AppAgent: Multimodal Agents as Smartphone Users
Authors: Chi Zhang, Zhao Yang, Jiaxuan Liu, Yucheng Han, Xin Chen, Zebiao Huang, Bin Fu, Gang Yu
Source and references: https://arxiv.org/abs/2312.13771
Introduction
As artificial intelligence advances, there has been a growing interest in large language models (LLMs) to complete complex tasks, going beyond simple language processing and entering the realm of cognitive abilities. This paper introduces a novel LLM-based multimodal agent framework designed to operate smartphone applications. This framework allows the agent to interact with different apps like a human user, taking actions through a simplified action space that mimics human-like interactions.
The Innovative Framework and Environment
The authors' main contribution is that they created an open-source multimodal agent framework, focusing on operating smartphone apps through a developed action space without the need for system back-end access. The experimental environment is built on a command-line interface, and the framework is tested on the Android operating system.
The agent's action space consists of common human interactions with smartphones, such as tapping and swiping. The researchers have designed four basic functions: Tap, Long_press, Swipe, and Text. These predefined actions aim to simplify the agent’s interactions, particularly by eliminating the need for precise screen coordinates, which can pose challenges for language models in accurately predicting.
Exploration Phase: Learning to Use Apps
The core of the agent's learning process is the exploration phase, where it learns about the functionalities of various smartphone apps. The agent can learn by one of two methods: autonomous interactions or by observing human demonstrations.
Autonomous Interactions
In autonomous interactions, the agent interacts with the app by itself and observes the changes in the app interface in response to the different actions it takes. The agent utilizes its existing knowledge from large language models to improve the exploration process, ensuring it focuses on essential elements for the app's operation. The exploration stops when the agent completes the assigned task.
Observing Human Demonstrations
Another more effective exploration method involves the agent observing human demonstrations. A human user operates the app, and the agent records the elements and actions employed.
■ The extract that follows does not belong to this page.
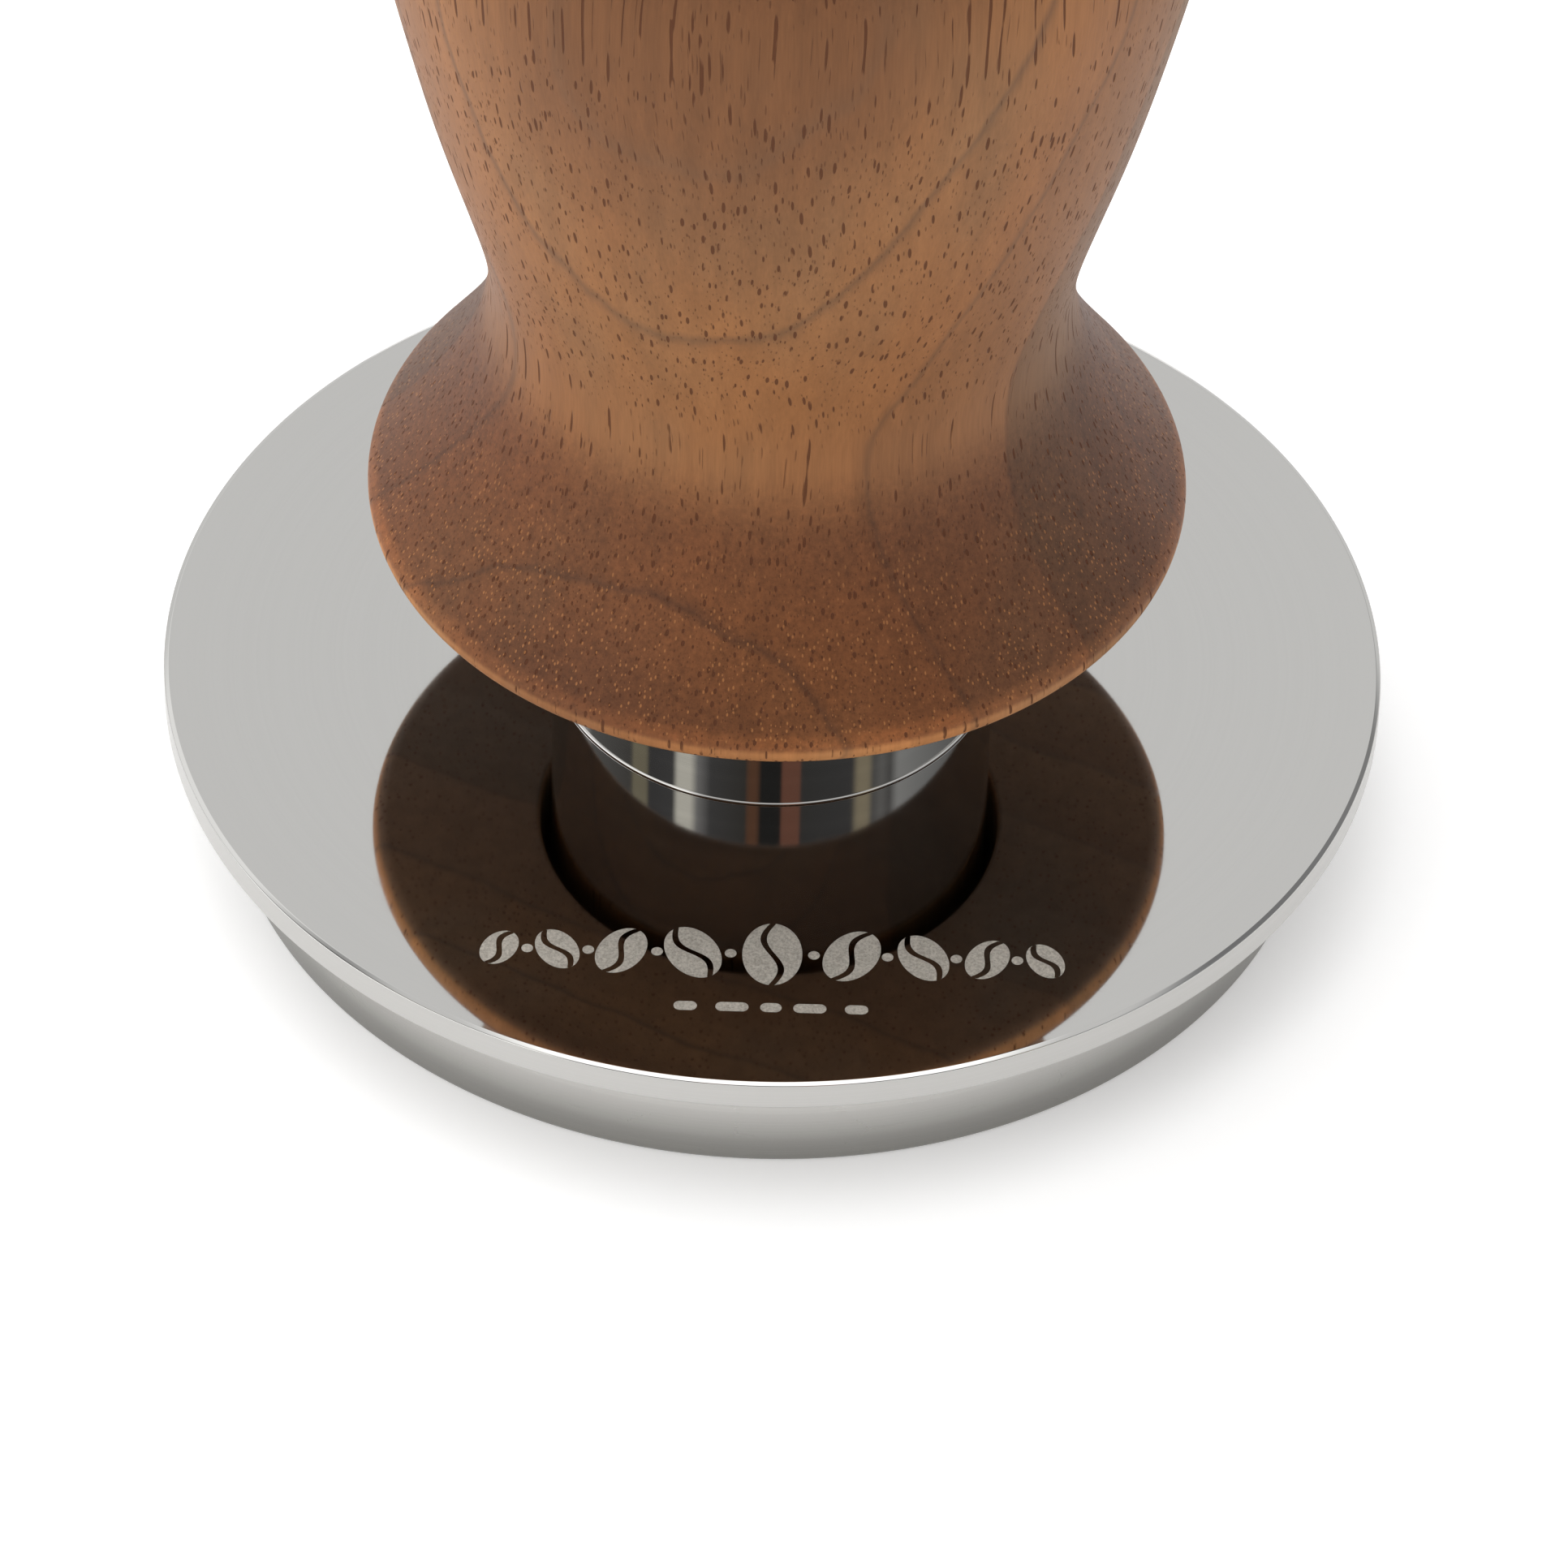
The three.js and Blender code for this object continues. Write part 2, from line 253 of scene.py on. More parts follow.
def handlingGroup():
    # Faint cloudy smears and sparse hairline scratches, each as a mask from 0 to 1.
    group, given, wanted = newGroup(
        "handling",
        [("Vector", arrow, None), ("Smear Size", number, 9.0)],
        [("Smear", number), ("Scratch", number)],
    )
    scale = maths(group, "DIVIDE", 1.0, given["Smear Size"])
    smear = addNode(
        group,
        "ShaderNodeTexNoise",
        {"Vector": given["Vector"], "Scale": scale, "Detail": 4.0, "Roughness": 0.6, "Distortion": 0.8},
    ).outputs["Fac"]
    group.links.new(remap(group, smear, 0.42, 0.75), wanted["Smear"])
    bent = stretch(group, given["Vector"], 0.09, 1.6, 1.0)
    lines = addNode(
        group,
        "ShaderNodeTexVoronoi",
        {"Vector": bent, "Scale": 0.55},
        feature="DISTANCE_TO_EDGE",
    ).outputs["Distance"]
    group.links.new(remap(group, lines, 0.012, 0.0), wanted["Scratch"])
    return group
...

This strategy narrows down the exploration space and prevents the agent from engaging with irrelevant app pages, making it a more streamlined and efficient approach compared to autonomous interactions.
Deployment Phase: Executing Complex Tasks
After the exploration phase, the agent can use the knowledge it acquired to carry out complex tasks. When given a task, the agent follows a step-by-step approach using screenshots of the app's interface and a dynamically generated document detailing the functions of UI elements and the actions' effects on the current UI page.
The agent first provides observations of the app interface, followed by its thoughts regarding the task and its observations. It then proceeds to execute actions based on available functions, summarizing the interaction history after each step. The deployment phase ends when the agent considers the task accomplished.
Evaluating the Multimodal Agent
To evaluate the framework, the authors conducted extensive experiments across 50 tasks in 10 different apps. These tasks spanned a wide range of applications, such as social media, messaging, email, maps, shopping, and complex image editing apps. Both quantitative results and user studies underscored the advantages of this design, including its adaptability, user-friendliness, and efficient learning and operating capabilities.
The experimental results support the framework's potential, demonstrating the versatility and effectiveness of this agent in the realm of smartphone app operation.
Final Thoughts
The paper's authors developed a unique and versatile multimodal agent framework capable of operating smartphone apps akin to human users. By using an exploration phase to learn about app functionalities and a deployment phase to execute complex tasks, the framework has proven to be adaptable, user-friendly, and efficient across various applications.
This research marks an essential contribution to the AI-assisted smartphone app operation, highlighting the potential for future development in this area, along with larger language models and cognitive agents capable of performing complex tasks beyond merely language processing.